If God, this morning, had chosen you to holiness, you say you would not
care for it… You love this world’s
pleasures better than religion; then why should you grumble that God has not
chosen you to religion? If you love
religion, he has chosen you to
it. If you desire it, he has chosen you
to it… According to your own
confession, many of you do not want religion, do not want a new heart and a
right spirit, do not want the forgiveness of sins, do not want sanctification,
you do not want to be elected to these things: then why should you
grumble? You count these things but
husks, and why should you complain of God who has given them to whom he has
chosen? If you believe them to be good,
and desire them, they are there for thee.
God gives liberally to all who desire; and first of all he makes them
desire, otherwise they never would… If
any of you desire to have salvation, you are elected to have it, if you desire
it sincerely and earnestly. But, if you
don’t desire it, why on earth should you be so preposterously foolish as to grumble
because God gives that which you do not like to other people?
Spurgeon, C.H. Election. Sermons, Volume II, Funk and Wagnalls
As you can see, Calvinists also do not believe that God “drags people kicking and screaming into the kingdom of God.” For if a person did not believe with their whole heart in Christ and that god raised Him from the dead, that person would not fit God’s requirement for salvation: that they believe.
It is also becoming apparent right now that man is very much reliant upon God for salvation.
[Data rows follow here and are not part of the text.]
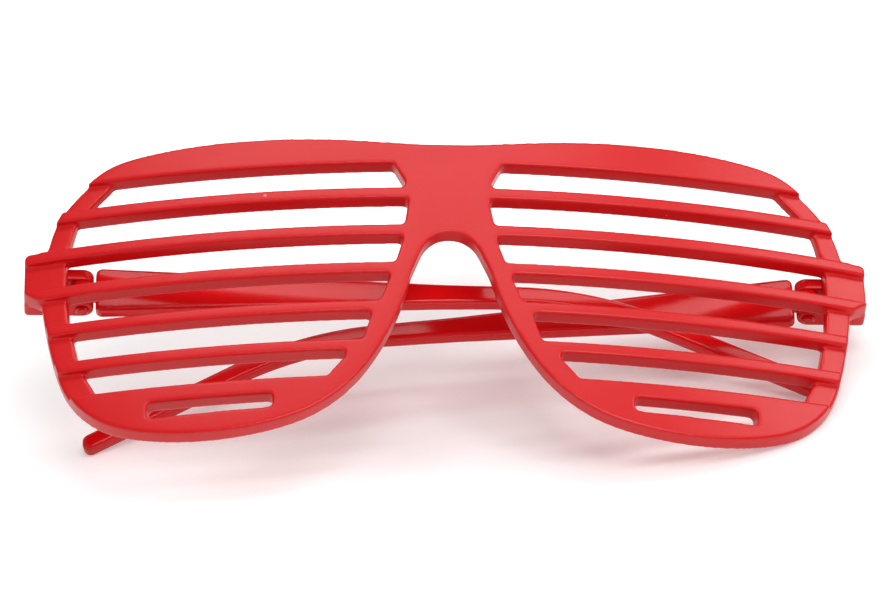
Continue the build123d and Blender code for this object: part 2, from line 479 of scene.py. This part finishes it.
fade = add_node(
    sheet_tree, "ShaderNodeMapRange", "shadow fades out", interpolation_type="SMOOTHSTEP"
)
fade.inputs["From Min"].default_value = painted_shade_fade_start
fade.inputs["From Max"].default_value = painted_shade_fade_end
fade.inputs["To Min"].default_value = lift_in_painted_shade
fade.inputs["To Max"].default_value = lift_away
sheet_tree.links.new(reaches_away.outputs["Value"], fade.inputs["Value"])
# Painted shade: the glow that lifts the sheet to white is weakest in the oval, so the floor
# stays darker there
lift = calculate(sheet_tree, "MULTIPLY", seen, fade.outputs["Result"], "lift to white")
sheet_tree.links.new(lift, sheet_shader.inputs["Emission Strength"])
floor.data.materials.append(sheet_white)


# The light
# A soft box overhead brightens the brow, a large one in front the whole face, and one on the
# right gives the pale gleam on that end. A weak panel on the left and a pale room fill in.

room_white = (1.0, 1.0, 1.0, 1.0)
room_strength = 0.31

world = bpy.data.worlds.new("pale room")
world.use_nodes = True
world.node_tree.nodes["Background"].inputs["Color"].default_value = room_white
world.node_tree.nodes["Background"].inputs["Strength"].default_value = room_strength
bpy.context.scene.world = world


def hang_panel(name, place, aim, width, length, radiance):
    """A soft box of a given brightness, turned to face a point."""
    lamp = bpy.data.lights.new(name, "AREA")
    lamp.shape = "RECTANGLE"
    lamp.size = width
    lamp.size_y = length
    lamp.energy = radiance * math.pi * width * length
    panel = bpy.data.objects.new(name, lamp)
    panel.location = place
    panel.rotation_euler = (Vector(aim) - Vector(place)).to_track_quat("-Z", "Y").to_euler()
    bpy.context.scene.collection.objects.link(panel)


hang_panel(
    "overhead box",
    place=(0.045, 0.19, 0.60),
    aim=(0.045, 0.19, 0.0),
    width=0.43,
    length=0.20,
    radiance=3.1,
)
hang_panel(
    "front box",
    place=(0.25, -0.42, 0.85),
    aim=(0.0, 0.0, 0.0),
    width=0.60,
    length=0.50,
    radiance=4.3,
)
hang_panel(
    "right box",
    place=(0.60, 0.20, 0.60),
    aim=(0.0, 0.0, 0.0),
    width=0.25,
    length=0.35,
    radiance=4.2,
)
hang_panel(
    "left panel",
    place=(-0.9, -0.7, 0.5),
    aim=(0.0, 0.0, 0.0),
    width=0.6,
    length=0.6,
    radiance=0.6,
)


# The camera
# It looks down on the face of the glasses at the picture's angle, through a long lens. The
# right-hand end lies lower than the left, and a slight roll brings them nearly level.

camera_lens = 208.43
camera_sensor = 36.0
camera_distance = 0.9
camera_azimuth = math.radians(0.60)
camera_elevation = math.radians(27.90)
camera_roll = math.radians(-6.72)
camera_aim = Vector((-0.00048, -0.00745, 0.02730))

camera_data = bpy.data.cameras.new("camera")
camera_data.lens = camera_lens
camera_data.sensor_width = camera_sensor
camera = bpy.data.objects.new("camera", camera_data)
bpy.context.scene.collection.objects.link(camera)
turn = (
    Matrix.Rotation(camera_azimuth, 4, "Z")
    @ Matrix.Rotation(math.pi / 2 - camera_elevation, 4, "X")
    @ Matrix.Rotation(camera_roll, 4, "Z")
)
camera_place = camera_aim + turn.to_3x3() @ Vector((0, 0, camera_distance))
camera.matrix_world = Matrix.Translation(camera_place) @ turn
bpy.context.scene.camera = camera
bpy.context.scene.view_settings.view_transform = "Standard"
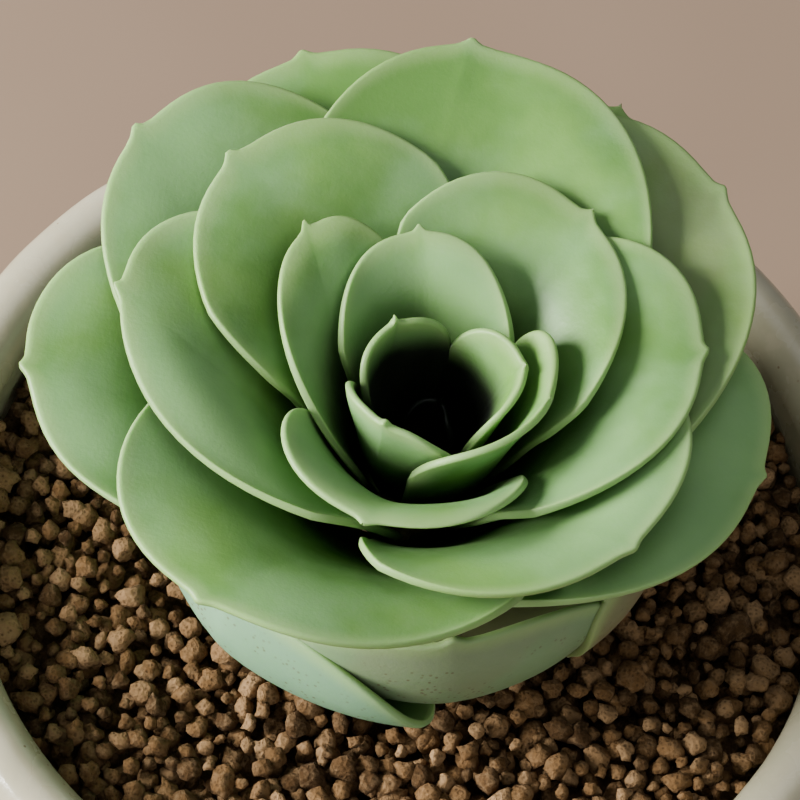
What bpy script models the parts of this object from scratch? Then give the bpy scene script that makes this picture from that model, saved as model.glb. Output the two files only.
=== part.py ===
"""A mountain-rose succulent growing in a small glazed jar of clay granules.

Units are metres, +Z is up, the front faces -Y, and the origin is the centre of the jar's foot.
The rosette is a set of separate leaves. Each leaf lies on its own cup, a shell turned about the
rosette's axis, and the cups nest one inside the next, so that leaves overlap without touching.
"""
import math

import bmesh
import bpy
from mathutils import Vector, noise

GAP = 0.0003
GOLDEN_ANGLE = math.radians(137.5)

# Jar: a glazed pot with a thick rounded rim, a foot ring and a drain hole.
JAR_HEIGHT = 0.080
RIM_OUTER = 0.0485
RIM_INNER = 0.0420
RIM_ROUND = (RIM_OUTER - RIM_INNER) / 2
WALL_INNER = 0.0420
BELLY_OUTER = 0.0490
FLOOR_TOP = 0.0085
FLOOR_RADIUS = 0.0330
FOOT_OUTER = 0.0340
FOOT_INNER = 0.0285
FOOT_HEIGHT = 0.0030
DRAIN_RADIUS = 0.0065
JAR_SEGMENTS = 48

# Drain mesh: a square of plastic net over the hole.
MESH_CELL = 0.0022
MESH_HOLES = 4
MESH_THICKNESS = 0.0008

# Soil: granules filling the jar to just below the rim, modelled as one bed.
SOIL_LEVEL = JAR_HEIGHT - 0.0062
SOIL_BUMP = 0.0009
SOIL_DIP = 0.0010
SOIL_DIP_RADIUS = 0.018
SOIL_DIP_BLEND = 0.008
BUMPS_PER_METRE = 330
SOIL_RINGS = 11
SOIL_SEGMENTS = 48

# Stem: a short woody stock that carries the leaves, with its root end in the soil.
STEM_FOOT_RADIUS = 0.0046
STEM_TOP_RADIUS = 0.0012
STEM_TOP = 0.0165
STEM_TAPER = 1.2
STOCK_DEPTH = 0.0150
STEM_SEGMENTS = 20
STEM_STEPS = 6

# Rosette: leaves are numbered from FIRST in the bud to LAST at the soil.
FIRST = -5
LAST = 24
FIRST_AZIMUTH = math.radians(104)
ROOT_TOP = 0.0155
ROOT_STEP = 0.0005
ROOT_CLEAR = 0.0010
CUP_INNER = 0.0042
CUP_STEP = 0.00070
CUP_RISE = 0.50
CUP_UPRIGHT = 0.97
LIP_START = 0.0125
LIP_STEP = 0.0023
LIP_SLOW_FROM = 8
LIP_SLOW_STEP = 0.0005
LIP_SLOW_COUNT = 5
LIP_HEIGHT = 0.0350
LIP_DROP_FROM = 5
LIP_DROP = 0.0003
LAST_TALL = 16
LOW_BELLY = 0.0238
LOW_BELLY_STEP = 0.00050
LOW_LIP_INSET = 0.0030
LOW_LIP_HEIGHT = 0.0255
LOW_HEIGHT_STEP = 0.0010
LOW_UPRIGHT = 0.60
LEAN = (-0.0025, 0.0048)
BLADE_START = 0.0040
BLADE_STEP = 0.00175
BLADE_WIDEST = 0.0210
CLAW_WIDTH = 0.42
WIDEST_ANGLE = 0.98
YOUNG_WIDEST_ANGLE = 1.15
FIRST_WIDE = 5
TURN_POWER = 1.2
WIDEST_AT = 0.60
ARCH = 2.7
BLADE_THICKNESS = 0.0011
YOUNG_THICKNESS = 0.0007
FIRST_GROWN = 5
MARGIN_THICKNESS = 0.00045
MARGIN_ACROSS = 0.45
MARGIN_ALONG = 0.30
MUCRO_SHARE = 0.018
MUCRO_WIDTH = 0.10
ARC_STEPS = 40
LEAF_COLUMNS = 8
LEAF_ROWS = 6

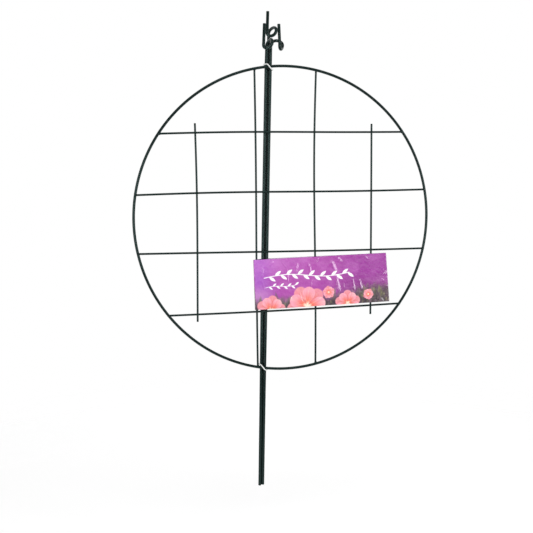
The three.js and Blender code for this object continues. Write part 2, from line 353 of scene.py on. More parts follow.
def make_tie_coat():
    """Off-white plastic coat on soft wire, slightly soiled where it was handled."""
    material, graph, shader = new_material("tie_coating")
    place = graph.node("ShaderNodeTexCoord").outputs["Object"]
    soil = graph.rise(graph.noise(place, scale=380, detail=3), low=0.5, high=0.8)
    graph.feed(shader["Base Color"], graph.lay(TIE_WHITE, TIE_SOIL, soil, strength=0.5))
    graph.feed(shader["Normal"], graph.bump(graph.noise(place, scale=1500), distance=0.05 * MM))
    shader["Roughness"].default_value = 0.42
    shader["Specular IOR Level"].default_value = 0.4
    return material


def new_group(name, inputs, outputs):
    """A node group for one form of the print, which is asked for a place and given a centre."""
    group = bpy.data.node_groups.new(name, "ShaderNodeTree")
    for socket in ("Place", "Centre"):
        group.interface.new_socket(socket, in_out="INPUT", socket_type="NodeSocketVector")
    for socket in inputs:
        group.interface.new_socket(socket, in_out="INPUT", socket_type="NodeSocketFloat")
    for socket in outputs:
        group.interface.new_socket(socket, in_out="OUTPUT", socket_type="NodeSocketFloat")
    graph = Graph(group)
    return group, graph, graph.node("NodeGroupInput").outputs, graph.node("NodeGroupOutput").inputs


def split_offset(graph, place, centre):
    """How far a place lies to the right of a centre and above it."""
    offset = graph.node("ShaderNodeVectorMath", operation="SUBTRACT")
    graph.feed(offset.inputs[0], place)
    graph.feed(offset.inputs[1], centre)
    split = graph.node("ShaderNodeSeparateXYZ")
    graph.feed(split.inputs[0], offset.outputs[0])
    return split.outputs[0], split.outputs[1]


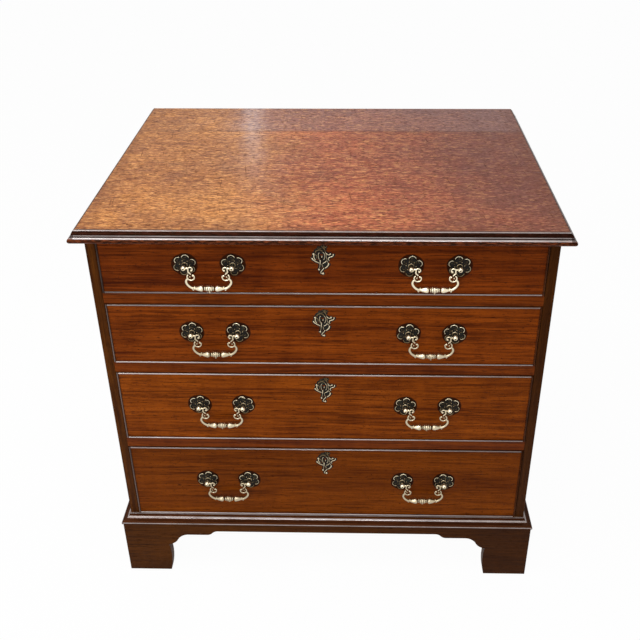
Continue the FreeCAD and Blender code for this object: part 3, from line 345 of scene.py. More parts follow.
class Value:
    """A socket in a node tree that takes part in arithmetic: every operation adds its Math node."""

    def __init__(self, tree, socket):
        self.tree = tree
        self.socket = socket

    __add__ = __radd__ = maths("ADD")
    __sub__ = maths("SUBTRACT")
    __rsub__ = maths("SUBTRACT", turned_round=True)
    __mul__ = __rmul__ = maths("MULTIPLY")
    __truediv__ = maths("DIVIDE")
    __abs__ = maths("ABSOLUTE")
    root = maths("SQRT")
    floor = maths("FLOOR")
    fract = maths("FRACT")
    over = maths("MAXIMUM")
    under = maths("MINIMUM")


class Finish:
    """A material in the making: its node tree, its shader, the object's coordinates and its colour so far."""

    def __init__(self, name, ground):
        self.material = bpy.data.materials.new(name)
        self.material.use_nodes = True
        self.tree = self.material.node_tree
        self.shader = self.tree.nodes["Principled BSDF"]
        self.coordinates = self.node("TexCoord", output="Object")
        self.body = ground

    def node(self, kind, inputs=None, output=0, **settings):
        """Any other node: its settings first, then the values or links of its sockets."""
        node = self.tree.nodes.new("ShaderNode" + kind)
        for key, value in settings.items():
            setattr(node, key, value)
        for key, value in (inputs or {}).items():
            join(self.tree, value, node.inputs[key])
        return Value(self.tree, node.outputs[output])

    def feed(self, **values):
        """Feed sockets of the shader, with _ for a space in their names, and hand over the material."""
        for key, value in values.items():
            join(self.tree, value, self.shader.inputs[key.replace("_", " ")])
        return self.material

    def axes(self, vector=None):
        """The three parts of a vector, or of the object's coordinates."""
        node = self.tree.nodes.new("ShaderNodeSeparateXYZ")
        join(self.tree, vector or self.coordinates, node.inputs[0])
        return [Value(self.tree, socket) for socket in node.outputs]

    def vector(self, x, y, z):
        return self.node("CombineXYZ", {0: x, 1: y, 2: z})

    def mapped(self, place, turn, shift):
        """Coordinates, turned and then shifted."""
        inputs = {"Vector": place, "Rotation": turn, "Location": shift}
        return self.node("Mapping", inputs, vector_type="POINT")

    def noise(self, scale, detail=2, roughness=0.5, distortion=0, place=None):
        """Noise over the object's coordinates or another place; three scales draw it out."""
        place = place or self.coordinates
        if isinstance(scale, tuple):
            place = self.node("VectorMath", {0: place, 1: scale}, operation="MULTIPLY")
            scale = 1
        inputs = {"Vector": place, "Scale": scale, "Detail": detail, "Roughness": roughness}
        return self.node("TexNoise", {**inputs, "Distortion": distortion})

    def ramp(self, value, low, high):
        """0 below low, 1 above high and a smooth step between; low may be the larger."""
        inputs = {"Value": value, "From Min": low, "From Max": high}
        return self.node("MapRange", inputs, interpolation_type="SMOOTHSTEP")

    def mix(self, factor, first, second, blend="MIX"):
        """A colour between two colours."""
        full = [item if isinstance(item, Value) else (*item, 1) for item in (first, second)]
        inputs = {0: factor, 6: full[0], 7: full[1]}
        return self.node("Mix", inputs, output=2, data_type="RGBA", blend_type=blend)

    def paint(self, mask, colour):
        """Lay a colour over what is there, where a mask says."""
        self.body = self.mix(mask, self.body, colour)

    def bump(self, height, distance, strength, **under):
        """The normal over a height, or over that on top of another Normal."""
        return self.node("Bump", {"Height": height, "Distance": distance, "Strength": strength, **under})


# ---- woods ----


def toned(colour, factor):
    """A plain colour, made darker or paler in all its parts."""
    return tuple(factor * part for part in colour)


def tones(kind, pale=1, deep=1):
    """The pale and the deep colour of a wood, each made darker or paler."""
    colours = bpy.context.scene.chest_colours
    return toned(getattr(colours, kind + "_pale"), pale), toned(getattr(colours, kind + "_deep"), deep)


VARNISH_TINT = (1, 0.34, 0.12, 1)  # old varnish throws back light in its own warm colour
GRAIN_TURNS = {"x": (0, 0, 0), "y": (0, 0, math.radians(-90)), "z": (0, math.radians(90), 0)}
MAHOGANY_PITH = (0, 0.16)  # place of the middle of the tree, across and deep, in metres
LINING_PITH = (0.02, 0.11)
BOARD_STEPS = (0.31, 0.017, 1.7)  # how far apart in the tree two boards side by side were cut
HANDLING_DIRT = (0.1, 0.055, 0.03)
JOINT_SHADOW = (0.012, 0.008, 0.005)


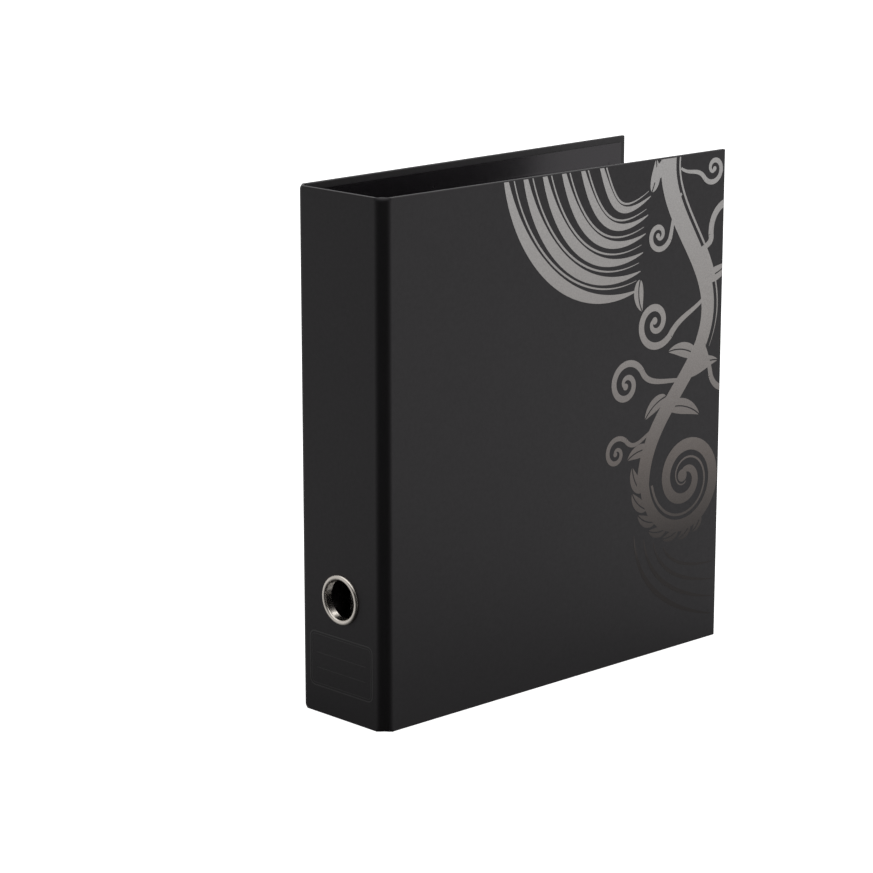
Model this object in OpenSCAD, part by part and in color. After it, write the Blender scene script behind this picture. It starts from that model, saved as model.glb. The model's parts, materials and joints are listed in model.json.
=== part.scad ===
// Three-ring binder with a wrapped-board case.
// Millimetres. The origin is the bottom centre of the spine's outer face.
// +Z is up, +Y runs from the spine to the fore edges, +X from the back cover to the front cover.

/* [Case] */
// Height of the case
case_h = 320; // [304:1:400]
// Width over the spine, from cover face to cover face when the case is closed
spine_w = 74.5; // [62:0.5:100]
// Depth of each cover, from its crease to its fore edge
cover_d = 280.5; // [200:0.5:360]
// Thickness of the greyboard
board_t = 2; // [1.4:0.1:3]
// Thickness of the covering paper
wrap_t = 0.35; // [0.2:0.05:0.6]
// Thickness of the inside lining paper
liner_t = 0.3; // [0.15:0.05:0.5]
// Width of the covering paper turned in over the board's edges
turn_in = 15; // [10:0.5:25]
// How far the lining paper stops short of the board's edges
liner_inset = 4; // [2:0.5:8]

/* [Hinge creases] */
// Outer radius of a crease when the cover is square to the spine
crease_r = 7; // [5:0.25:10]
// How far the front cover stands open as stored
front_rest_deg = 2.6; // [0:0.1:10]

/* [Finger ring] */
// Height of the finger hole's centre above the base
finger_z = 75; // [55:1:120]
// Inner radius of the finger ring
finger_r = 12.2; // [10:0.1:16]
// Thickness of the ring's barrel
finger_sheet = 0.45; // [0.3:0.05:0.8]
// Section radius of the half-round rim
rim_r = 1.6; // [0.8:0.1:1.8]
// Width of the flat washer outside the barrel
washer_band = 3.2; // [2:0.1:5]
// Thickness of the washer
washer_t = 0.5; // [0.3:0.1:1]
// Width of the flange clinched out of the barrel over the washer
clinch_w = 1.3; // [0.8:0.1:2]

/* [Ring mechanism] */
// Overall length of the mechanism
mech_len = 276; // [270:1:290]
// Width of the arched housing
mech_w = 30; // [26:0.5:36]
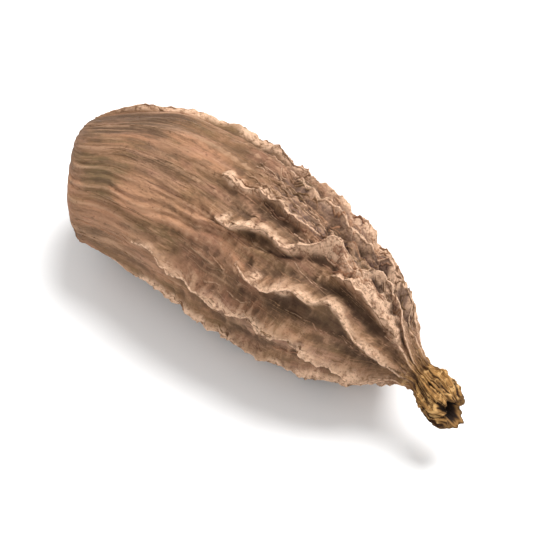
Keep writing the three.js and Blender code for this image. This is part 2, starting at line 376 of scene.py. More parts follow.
def torn(i, x):
    """How torn a wing's edge is at a station, up to 1"""
    start = TORN_LATE.get(i, TORN_FROM)
    return WHOLE + (1 - WHOLE) * smoothstep(start, start + TORN_OVER, x)


def columns(rows):
    """Each row's angles of wings and of columns, and the columns' shares of the way between wings"""
    count = len(WINGS)
    even = np.arange(COLUMNS_PER_WING) / COLUMNS_PER_WING
    share = even - COLUMN_CROWDING * np.sin(TURN * even)
    crests = np.stack([crest_angle(i, rows) for i in range(count)], 1)
    crests = np.concatenate([crests, crests[:, :1] + TURN], 1)
    gap = crests[:, 1:] - crests[:, :-1]
    angle = crests[:, :-1, None] + gap[:, :, None] * share
    return crests, angle, share


class Grid:
    """The fine skin's places: rows along the pod, wings round it and columns between wings"""

    def __init__(self, rows):
        self.rows = rows
        self.crests, self.angle, self.share = columns(rows)
        self.x = np.broadcast_to(rows[:, None, None], self.angle.shape)
        self.radius = body_radius(self.x)
        self.degrees = (np.degrees(self.angle) + 180) % 360 - 180
        self.winged = smoothstep(*WINGED, self.x)
        self.crumpled = within(CRUMPLED, self.x) * within(CRUMPLED_DEGREES, self.degrees)
        self.husk = self.round_axis(self.radius)

        # The grain is laid on an even cylinder, so its lines run to both ends
        cylinder = self.round_axis(BODY_RADIUS)
        self.drift = layered(noise, cylinder, DRIFT)[..., None] * np.array([0, 1, -1])
        self.grain = cylinder + self.drift

    def round_axis(self, radius):
        """Positions at a distance from a straight axis, for noise"""
        return np.stack([self.x, radius * np.sin(self.angle), radius * np.cos(self.angle)], -1)

    def across(self, degrees):
        """How far each place is from an angle, measured round the husk"""
        return ((self.angle - np.radians(degrees) + math.pi) % TURN - math.pi) * self.radius

    def beside(self, line, breadth):
        """How near a wavering line of (station, degrees) each place is, from 0 to 1"""
        ends = (line[0][0], line[0][0] + 1, line[-1][0] - 1, line[-1][0])
        away = self.across(through(line, self.x)) + layered(noise, self.husk, WAVER)
        return within(ends, self.x) * np.exp(-(away / breadth) ** 2)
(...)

R.C. Sproul once said with regard to moral inability, “Before I believed these doctrines, I understood that man was reliant upon God for his salvation and that without God’s grace no man could be saved, but I certainly didn’t think it depended on God this much!”
Indeed, we see
here that man depends completely on God’s grace in order for his heart to
become open and willing to the gospel, to the message that he is a sinner in
need of God and the sacrifice Christ made on the cross in order to save him
from the coming wrath of God upon the sins committed by all men.